Slight vehicle misalignments can have major implications on tire wear. For example, a 1/8″ toe error creates 7.5 feet of tire scrub for every kilometre the truck travels, Watkins said. If you drive 150,000 kms in a year, a truck with a seemingly subtle 1/8″ toe error will have caused the tire to drag sideways for 343 kms.

“If you drag that tire sideways for 340 kms, what’s it going to look like? And that’s just 1/8″,” Watkins said.

A vehicle that’s out of alignment can cause the following issues: toe-in or toe-out (toe-in is characterized by tires that are closer together at the front while toe-out will involve tires being closer together at the rear); camber (positive camber will be evidenced by the top of the tires leaning outwards while negative camber will cause the top of the tires to lean in); and caster (a forward or rearward tilt of the steering axis, which can cause shimmying).

The drive axles are most commonly found to be out of alignment, followed by trailer axles and finally steer axles, “because we actually pay attention to them,” Watkins noted.

So how often should a truck and trailer be aligned? As a general guide, Watkins suggested having a vehicle aligned: any time there has been suspension work done; when steer tires have been replaced; whenever the truck is in for a safety inspection; and when the driver is complaining of poor handling.

“The majority of OEMs also recommend alignments be rechecked after a new vehicle travels 1,000 kms and the TMC recommends after the first 90 days of service,” he added.

Each of the tire pros on the CFMS panel suggested maintenance managers and truck owners learn how to identify issues by the feel of the tire.
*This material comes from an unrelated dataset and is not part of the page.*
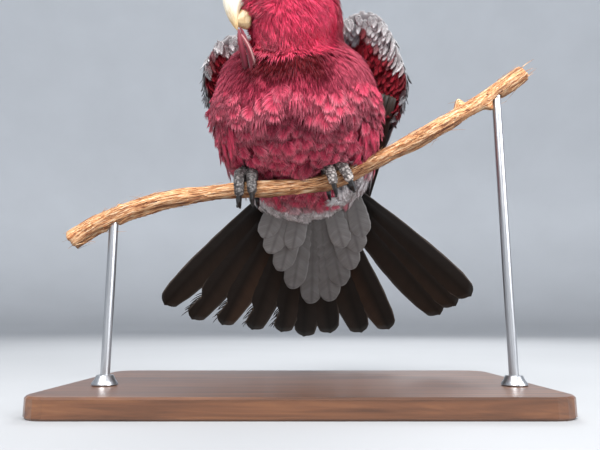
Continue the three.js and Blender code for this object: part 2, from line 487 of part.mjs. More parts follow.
// --------------------------------------------------------------------- wings
function wing(W) {
  const wrist = V(W.wrist), elbow = V(W.elbow);
  const flight = V(W.flight).normalize(), inner = V(W.inner).normalize(), hand = V(W.hand).normalize();
  const edge = new THREE.CatmullRomCurve3(W.edge.map(V));
  // sheet of the wing: q from the leading edge towards the middle of the back, p along the feathers
  const outward = new THREE.Vector3(W.side * 0.9, 0.39, 0.17).normalize();
  const across = elbow.clone().sub(wrist).addScaledVector(outward, -elbow.clone().sub(wrist).dot(outward)).normalize();
  const ROLL = 84;
  const direction = (q) => flight.clone().lerp(inner, smooth(0, 95, q)).normalize();
  const sheet = (p, q, lift = 0) => {
    const g = q / ROLL;
    const o = outward.clone().multiplyScalar(Math.cos(g)).addScaledVector(across, Math.sin(g));
    return { point: wrist.clone().addScaledVector(across, ROLL * Math.sin(g)).addScaledVector(outward, -ROLL * (1 - Math.cos(g))).addScaledVector(direction(q), p).addScaledVector(o, lift), out: o };
  };
  // flight feathers: primaries fall in steps from the wing tip, secondaries and tertials cover them
  const quills = plate(QUILLS, [0, 0.5, 1], ([p1, q1, lift], t, side) => {
    const q0 = 3 + 66 * (q1 / 92), p0 = 46;
    const s = sheet(p0 + (p1 - p0) * t, q0 + (q1 - q0) * t, -3.5 + (lift - 0.5) * t + 4.2 * Math.sin(Math.PI * t) * (1 - q1 / 110));
    return s.point.addScaledVector(s.out, side * 0.6);
  });
  // coverts, wrist and arm: one thick shell behind the leading edge
  const arm = drawn(10, 11, (t, a) => {
    const e = edge.getPoint(t);
    const k = t <= 1e-6 || t >= 1 - 1e-6 ? 0 : Math.pow(Math.sin(Math.PI * t), 0.42);
    const chord = along(W.chord, t) * k;
    // q of this stretch of the arm: the wrist end sits low, the shoulder end high on the back
    const turn = 1 - t;
    const back = V(W.inner).normalize().lerp(flight, t).normalize();
    const inward = new THREE.Vector3(-W.side, 0, 0);
    const lengthways = back.clone().multiplyScalar(0.93).addScaledVector(new THREE.Vector3(0, 1, 0.1), 0.3 * turn + 0.14).normalize();
    const c = 0.5 - 0.5 * Math.cos(a), s = Math.sin(a);
    const thickness = (5.2 + 3.4 * Math.sin(Math.PI * t)) * k;
    const profile = Math.sqrt(Math.max(0, c)) * (1 - c) * 2.1 + 0.11 * Math.sin(Math.PI * Math.min(1, c * 1.0));
    const sag = chord * (0.16 * c * c + 0.03 * Math.sin(Math.PI * c) * -1);
    const o = outward.clone().lerp(new THREE.Vector3(0, 0.6, 0.8), 0.7 * turn * turn).normalize();
    return e.addScaledVector(lengthways, chord * c).addScaledVector(inward, sag * (0.8 + 1.2 * turn)).addScaledVector(o, thickness * profile * s + 0.4 * s);
  });
  return { arm, quills };
}
const wingLeft = wing(WING_LEFT), wingRight = wing(WING_RIGHT);

// ------------------------------------------------- feathers held in the bill
// three breast feathers drawn forward into the tip of the bill
const billTip = headAt(31.6, 0, -21.6);
const heldRoot = [V([-27, -43, 66]), V([-31.5, -42.5, 66]), V([-36, -41, 68])];
let held = union(heldRoot.map((root, i) => blade({
  from: root, via: root.clone().lerp(billTip, 0.5).add(new THREE.Vector3(2.6 - 1.3 * i, -6.5 + i, 0)), to: billTip.clone().add(new THREE.Vector3(0.5 * i - 0.5, -1.4, -1.2)),
  width: 6.4, thick: 0.9, out: new THREE.Vector3(-0.25 * i, -1, 0.2).normalize(), root: 0.85, tip: 0.25, stops: [0, 0.5, 1],
})));

// --------------------------------------------------------------------- stand
function standBase() {
  const w = BASE.width / 2 - BASE.bevel, d = BASE.depth / 2 - BASE.bevel, r = BASE.corner;
  const shape = new THREE.Shape();
  shape.moveTo(-w + r, -d); shape.lineTo(w - r, -d); shape.absarc(w - r, -d + r, r, -Math.PI / 2, 0, false);
  shape.lineTo(w, d - r); shape.absarc(w - r, d - r, r, 0, Math.PI / 2, false);
  shape.lineTo(-w + r, d); shape.absarc(-w + r, d - r, r, Math.PI / 2, Math.PI, false);
  shape.lineTo(-w, -d + r); shape.absarc(-w + r, -d + r, r, Math.PI, Math.PI * 1.5, false);
  const g = new THREE.ExtrudeGeometry(shape, { depth: BASE.thick - 2 * BASE.bevel, bevelEnabled: true, bevelThickness: BASE.bevel, bevelSize: BASE.bevel, bevelSegments: 1, curveSegments: 2 });
  g.translate(0, BASE.y, BASE.bevel - PERCH_HEIGHT);
  return solid(g);
}
let base = standBase();
const rods = ROD_X.map((x) => {
  const top = perchAt(x).point, foot = BASE.thick - 6 - PERCH_HEIGHT;
  const g = new THREE.CylinderGeometry(ROD_RADIUS, ROD_RADIUS, top.z - foot, 10);
  g.rotateX(Math.PI / 2);
  g.translate(top.x, top.y, (top.z + foot) / 2);
  return solid(g);
});
const collars = ROD_X.map((x) => {
  const top = perchAt(x).point;
  const z = BASE.thick - PERCH_HEIGHT + GAP;
  const profile = [[0, 0], [8, 0], [5.6, 6], [0, 6]].map(([r, h]) => new THREE.Vector2(r, h));
  const g = new THREE.LatheGeometry(profile, 8);
  g.rotateX(Math.PI / 2);
  g.translate(top.x, top.y, z);
  return solid(g);
});

// -------------------------------------------------------- joining and parting
rods.forEach((r) => { perch = perch.subtract(grown(r, GAP)); base = base.subtract(grown(r, GAP)); });
perch = largest(perch);
const collarNodes = collars.map((c, i) => largest(c.subtract(grown(rods[i], GAP))));

const skull = headBall(0).add(throatBall(0));
let feetLeft = FOOT_LEFT.solid.subtract(perchClose), feetRight = FOOT_RIGHT.solid.subtract(perchClose);
const clawNodes = [];
function finishClaws(list, footSolid) {
  for (const [name, c] of list) {
    const nail = largest(c.subtract(perchClose));
    clawNodes.push([name, nail]);
    footSolid = footSolid.subtract(grown(nail, GAP));
  }
  return largest(footSolid);
}
feetLeft = finishClaws(FOOT_LEFT.claws, feetLeft);
feetRight = finishClaws(FOOT_RIGHT.claws, feetRight);

// part a solid from its neighbours by the gap, and from their exact surfaces where they curl
const parted = (solid, ...others) => others.reduce((m, o) => m.subtract(grown(o, GAP)).subtract(o), solid);

const footRoom = FOOT_LEFT.room.add(FOOT_RIGHT.room);
const legs = [thighLeft, thighRight].map((t) => largest(t.subtract(footRoom).subtract(perchRoom)));
const legRoom = grown(legs[0], GAP).add(grown(legs[1], GAP));

const hardHead = grown(billUpper, GAP).add(grown(billLower, GAP)).add(grown(eyeLeft, GAP)).add(grown(eyeRight, GAP));
// clear the eyes' outer faces so that they look out of shallow hollows
const hollow = (side) => drawn(7, 4, (t, a) => {
  const z = Math.cos(Math.PI * t), q = Math.sin(Math.PI * t);
  return headAt(EYE.x + 5.6 * q * Math.cos(a), side * (EYE.y + 5.2 + 2.2 * q * Math.sin(a)), EYE.z + 5.6 * z);
});
let head = largest(skull.subtract(hardHead).subtract(hollow(1)).subtract(hollow(-1)).subtract(grown(crest, GAP)));
const skullRoom = grown(skull, GAP);
let neck = largest(neckBall(0).subtract(skullRoom).subtract(grown(crest, GAP)));
let trunk = parted(trunkBall(0).add(uppertail).subtract(skullRoom), neck).subtract(perchRoom).subtract(footRoom);
trunk = largest(parted(trunk.subtract(feetLeft).subtract(feetRight), legs[0], legs[1]));
held = held.subtract(grown(billUpper, GAP)).subtract(grown(billLower, GAP));

const trunkRoom = grown(trunk, GAP), neckRoom = grown(neck, GAP), headRoom = grown(head, GAP);
undertail = largest(undertail.subtract(trunkRoom).subtract(legRoom));
tail = largest(tail.subtract(trunkRoom).subtract(grown(undertail, GAP)));
const tailRoom = grown(tail, GAP);
mantle = largest(mantle.subtract(trunkRoom).subtract(trunk).subtract(neckRoom).subtract(headRoom));
const mantleRoom = grown(mantle, GAP);
held = largest(held.subtract(trunkRoom).subtract(headRoom).subtract(neckRoom));

function wingNodes(W, other) {
  const keep = (m) => {
    let r = m.subtract(trunkRoom).subtract(neckRoom).subtract(headRoom).subtract(tailRoom);
    if (other) r = r.subtract(other);
    return r;
  };
  const arm = largest(keep(W.arm).subtract(mantleRoom));
  const quills = largest(parted(keep(W.quills).subtract(mantleRoom), arm));
  return { arm, quills };
}
const left = wingNodes(wingLeft, null);
const right = wingNodes(wingRight, grown(left.arm, GAP).add(grown(left.quills, GAP)));

// --------------------------------------------------------------------- group
const galah = new THREE.Group();
galah.position.z = PERCH_HEIGHT;
function place(name, manifold, color, roughness, metalness = 0) {
  const mesh = new THREE.Mesh(surface(manifold), new THREE.MeshStandardMaterial({ color, roughness, metalness }));
  mesh.geometry.computeVertexNormals();
  mesh.name = name;
  galah.add(mesh);
}
place('head', head, PINK, 0.9);
place('crest', crest, PALE_PINK, 0.9);
place('neck', neck, PINK, 0.9);
place('trunk', trunk, PINK, 0.9);
place('mantle', mantle, GREY, 0.85);
place('leg_left', legs[0], PINK, 0.9);
place('leg_right', legs[1], PINK, 0.9);
place('foot_left', feetLeft, SKIN_GREY, 0.7);
place('foot_right', feetRight, SKIN_GREY, 0.7);
clawNodes.forEach(([name, c]) => place(name, c, CLAW, 0.35));
place('bill_upper', billUpper, IVORY, 0.45);
place('bill_lower', billLower, IVORY, 0.45);
place('eye_left', eyeLeft, 0x1a0f0c, 0.1);
place('eye_right', eyeRight, 0x1a0f0c, 0.1);
place('wing_left_coverts', left.arm, GREY, 0.85);
place('wing_left_flight', left.quills, DARK, 0.7);
place('wing_right_coverts', right.arm, GREY, 0.85);
place('wing_right_flight', right.quills, DARK, 0.7);
place('tail', tail, DARK, 0.65);
place('undertail_coverts', undertail, GREY, 0.85);
place('held_feathers', held, CRIMSON, 0.85);
place('perch_branch', perch, WOOD, 0.8);
place('stand_base', base, BASE_WOOD, 0.4);
place('stand_rod_left', rods[1], STEEL, 0.3, 0.9);
place('stand_rod_right', rods[0], STEEL, 0.3, 0.9);
place('stand_collar_left', collarNodes[1], STEEL, 0.3, 0.9);
place('stand_collar_right', collarNodes[0], STEEL, 0.3, 0.9);

export default galah;
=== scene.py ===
"""A galah on a short perch: skin, feather coat, quills, bill, eyes, feet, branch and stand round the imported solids."""
import bpy
import math
import numpy as np
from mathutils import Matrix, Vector
from mathutils.bvhtree import BVHTree
from mathutils.kdtree import KDTree


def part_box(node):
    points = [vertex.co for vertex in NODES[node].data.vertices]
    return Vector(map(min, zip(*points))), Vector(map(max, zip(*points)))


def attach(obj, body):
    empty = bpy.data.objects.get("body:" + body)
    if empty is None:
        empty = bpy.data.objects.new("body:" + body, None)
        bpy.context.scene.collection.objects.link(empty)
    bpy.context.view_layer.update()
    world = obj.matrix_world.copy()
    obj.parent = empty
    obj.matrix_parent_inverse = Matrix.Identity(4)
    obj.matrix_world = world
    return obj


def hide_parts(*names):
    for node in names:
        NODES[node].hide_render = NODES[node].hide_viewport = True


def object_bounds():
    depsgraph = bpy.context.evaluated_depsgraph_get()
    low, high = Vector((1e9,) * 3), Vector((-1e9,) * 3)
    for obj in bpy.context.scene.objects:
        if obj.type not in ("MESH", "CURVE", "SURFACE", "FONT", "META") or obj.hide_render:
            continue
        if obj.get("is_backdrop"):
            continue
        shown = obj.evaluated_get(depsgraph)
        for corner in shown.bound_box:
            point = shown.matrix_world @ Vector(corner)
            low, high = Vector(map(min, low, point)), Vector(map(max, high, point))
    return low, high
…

“The best thing to do is feel the tire,” said Overing. “Your hand is your best friend after your pressure gauge in terms of tire maintenance. Any bump in the sidewall could be an impact break. Smaller bumps could be an inner liner spli
ce. If you feel a significant bulge, take that tire out of service; the casing cords may have broken and it compromises the integrity of the casing.”

“The tire is the messenger that is going to tell you what is wrong with your truck,” Watkins added. “If you don’t know how to feel tires, get your reps to tell you.”